La crisis alimentaria mundial está volviendo a ser objeto de atención informativa, entre otras cosas por su virulencia, algo que la crisis financiera había vuelto a tapar. Mil millones de personas sufrirán hambruna en 2010, si es que muchos viven para contarlo. Tan atroz se ha puesto todo que el Banco Mundial está barajando ya otra cumbre sobre seguridad alimentaria, después de que por vez primera la situación de alarma global pasara en noviembre pasado al primer plano de la agenda política. Claro que todo aquello quedó en humo.

Por eso se trata de lo mismo, de frenar la desestabilización de los mercados a la que han conducido no sólo las determinaciones naturales (las sequías, el cambio climático), que también, sino sobre todo la financiarización de las materias primas y las llamadas utilities, su salto adelante en los mercados de valores.

Esta financiarización es, de hecho, lo que más ha volatilizado los factores de producción agrícola en todo el mundo (agua, tierra, semillas...), haciendo retroceder quince años los avances en la lucha contra el hambre. Lo curioso es que todo empezó al abrirse los mercados europeos (para África y otros países ACP) y norteamericano (para Méjico y Brasil sobre todo) a sus envíos, una demanda histórica del Tercer Mundo que finalmente se ha vuelto perversa. ¿Por qué? Porque las élites de países que no tienen ni para comer pasaron a producir cada vez más cultivos de exportación, que actúan además como activos en los mercados (globales de valores) secundarios viéndose promocionadas por flujos foráneos de inversión especulativa. Claro, el precio fue que también sus mercados quedaron abiertos a las exportaciones de la agricultura del Primer Mundo.

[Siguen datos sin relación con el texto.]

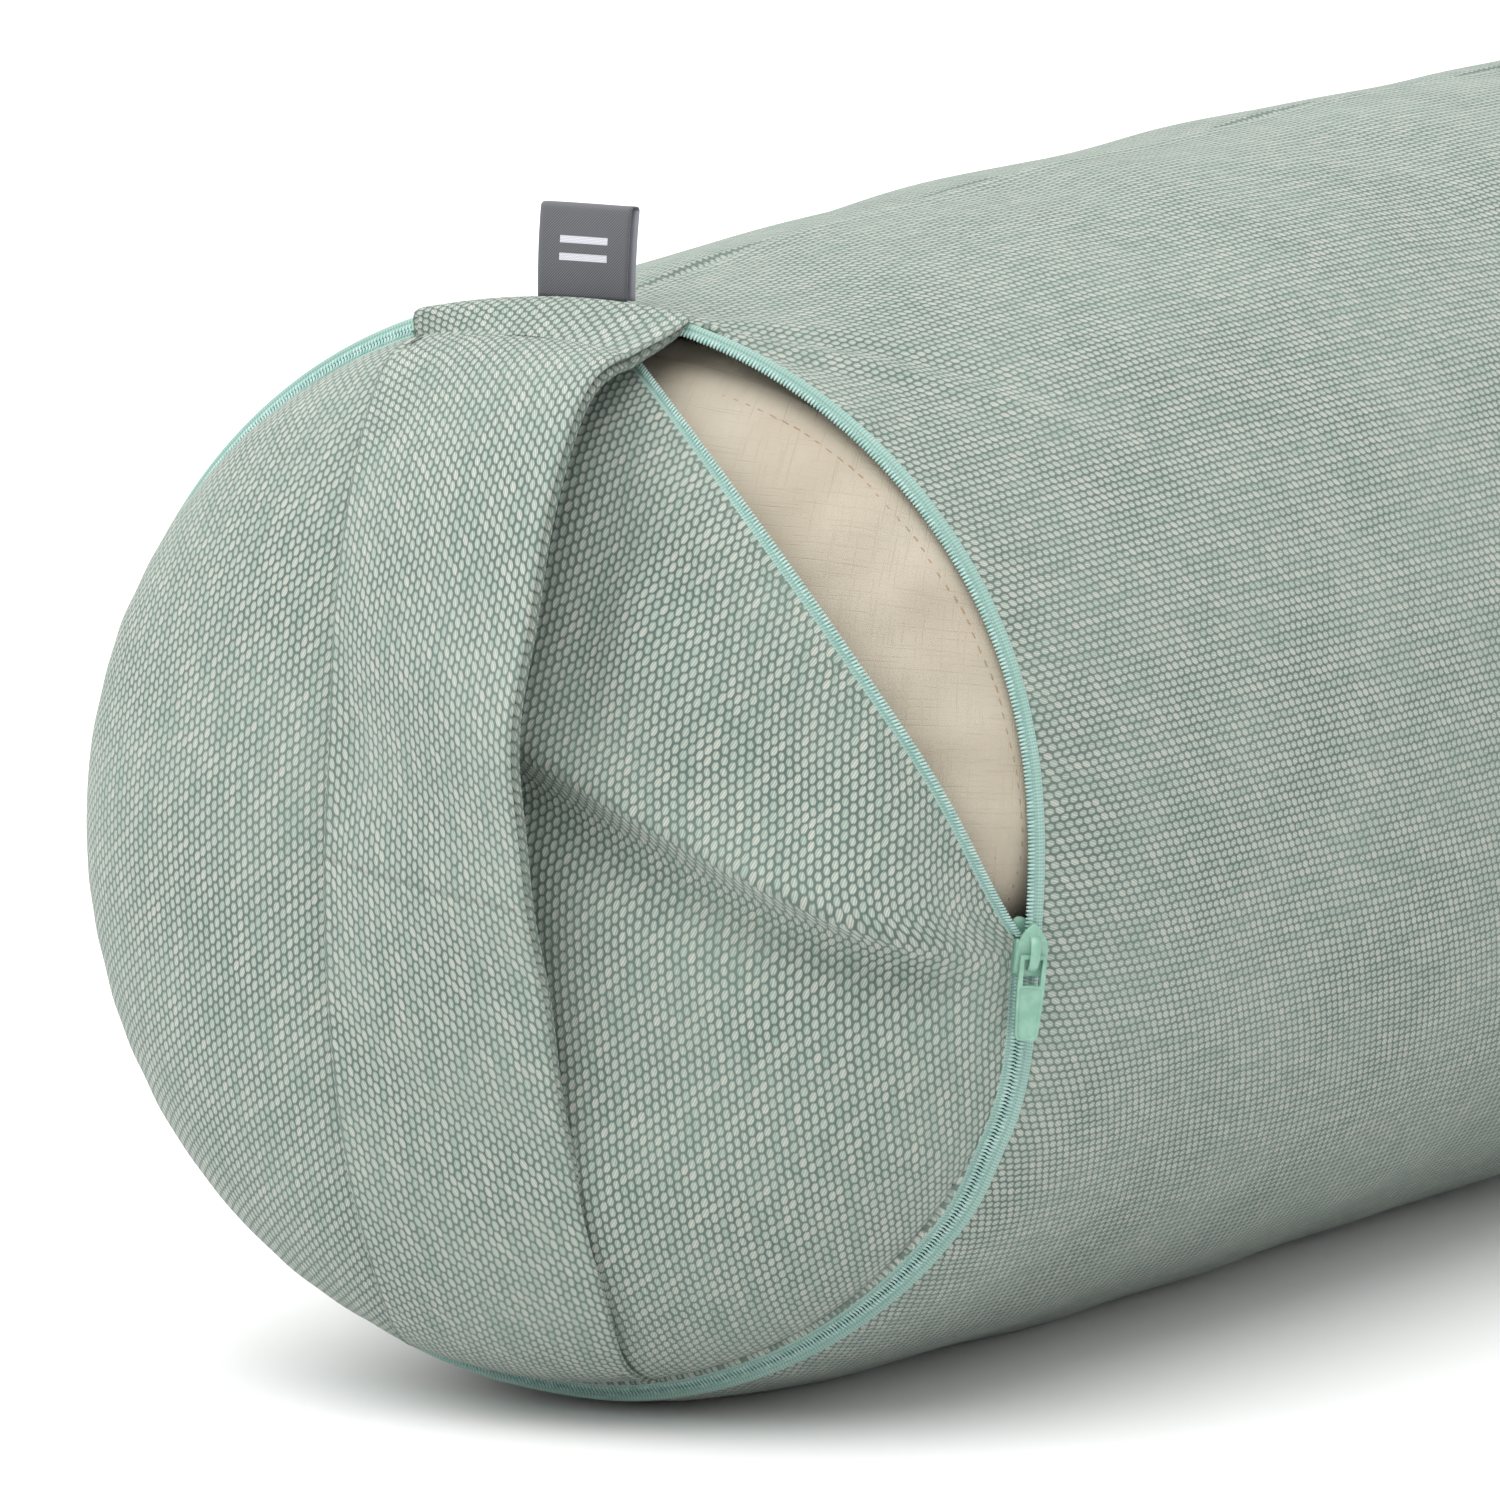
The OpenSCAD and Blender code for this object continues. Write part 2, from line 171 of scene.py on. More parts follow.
def grid_faces(rows, cols, wrap, flip=False, offset=0):
    """Quads of a grid, with the row and column of each corner before any wrapping."""
    i, j = np.meshgrid(np.arange(rows - 1), np.arange(cols if wrap else cols - 1), indexing="ij")
    corners = [(i, j), (i, j + 1), (i + 1, j + 1), (i + 1, j)]
    if flip:
        corners.reverse()
    ids = np.stack([a * cols + b % cols + offset for a, b in corners], -1).reshape(-1, 4)
    at = np.stack([np.stack([a, b], -1) for a, b in corners], -2).reshape(-1, 4, 2)
    return ids, at


def grid_normals(points, wrap):
    du = np.gradient(points, axis=0)
    if wrap:
        dv = (np.roll(points, -1, 1) - np.roll(points, 1, 1)) / 2
    else:
        dv = np.gradient(points, axis=1)
    return unit(np.cross(du, dv))


def above_floor(points, gap=FLOOR_GAP):
    """Cloth that would reach below the floor lies flat on it."""
    points[..., 2] = np.maximum(points[..., 2], gap)
    return points


def cloth(name, points, coords, thickness=CLOTH_T, wrap=False, flip=False, crisp=False):
    """A sheet of cloth from a grid of points, its back a thickness behind, its free edges closed.
    coords are the cloth's own (a, b), with one column more than points where the grid wraps. crisp
    keeps the closing faces out of the shading, so that two pieces meet without a line."""
    rows, cols = points.shape[:2]
    side = -1 if flip else 1
    back = points - side * grid_normals(points, wrap) * thickness
    count = rows * cols
    front_ids, at = grid_faces(rows, cols, wrap, flip)
    back_ids, back_at = grid_faces(rows, cols, wrap, not flip, count)
    faces, corners = [front_ids, back_ids], [at, back_at]
    edges = [(0, 0, not flip), (0, rows - 1, flip)]
    if not wrap:
        edges += [(1, 0, flip), (1, cols - 1, not flip)]
    for axis, index, reverse in edges:
        k = np.arange((cols if wrap else cols - 1) if axis == 0 else rows - 1)
        where = np.stack([np.full_like(k, index), k][::1 - 2 * axis], -1)
        next_to = where + [axis, 1 - axis]
        a, b = (spot[:, 0] * cols + spot[:, 1] % cols for spot in (where, next_to))
        quad = np.stack([a, b, b + count, a + count], -1)
        at_quad = np.stack([where, next_to, next_to, where], -2)
        faces.append(quad[:, ::-1] if reverse else quad)
        corners.append(at_quad[:, ::-1] if reverse else at_quad)
    ids = np.concatenate(faces)
    spots = np.concatenate(corners).reshape(-1, 2)
    uvs = coords[spots[:, 0], spots[:, 1]]
    obj = mesh_object(name, np.concatenate([points, back]), ids.tolist(), uvs)
    if crisp:
        obj.data.polygons.foreach_set("use_smooth", np.arange(len(ids)) < 2 * len(front_ids))
    return obj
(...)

Así que el resultado fue el abandono de los cultivos de consumo básicos de poblaciones locales (mijo, etcétera), a los que las importaciones de productos equivalentes hundieron, alterando la dieta con consecuencias casi inmediatas sobre la salud y haciendo, a su vez, depender la alimentación de esos países de los volátiles precios internacionales. Un ejemplo: la cebolla holandesa (producida en invernaderos con calefacción artificial) ha destruido al cultivo de cebolla en Senegal exportada sin freno. Y ha empobrecido a muchos pequeños agricultores senegales. Ahora, que Senegal no cultiva cebolla, la importada sube de precio casi por días.

La conclusión es obvia: hay que revisar la globalización alimentaria (actualizando el proteccionismo por el bien de todos los países) y rescatar a la agricultura de la lógica especulativa internacional, o el hambre y las epidemias llevarán al mundo al precipicio. Y para ello lo más directo es sustanciar los propios baremos de seguridad alimentaria de la FAO: que el cincuenta por ciento del consumo alimentario de un lugar sea de producción local.

Esto, claro está, depende de dos factores: voluntad política y financiación. Y no resulta sencillo en los países pobres. Por eso es cargante que el que puede alcanzar las cotas que quisiera de soberanía alimentaria, como España, cuya dependencia ronda el setenta por ciento, ni lo haya hecho ni lo tenga previsto en serio. Francia, Italia y Alemania están ya en ello: aumentar rápido la producción en fresco y, por tanto, lo más cerca del punto de consumo. Se trata sólo de pensar un poco.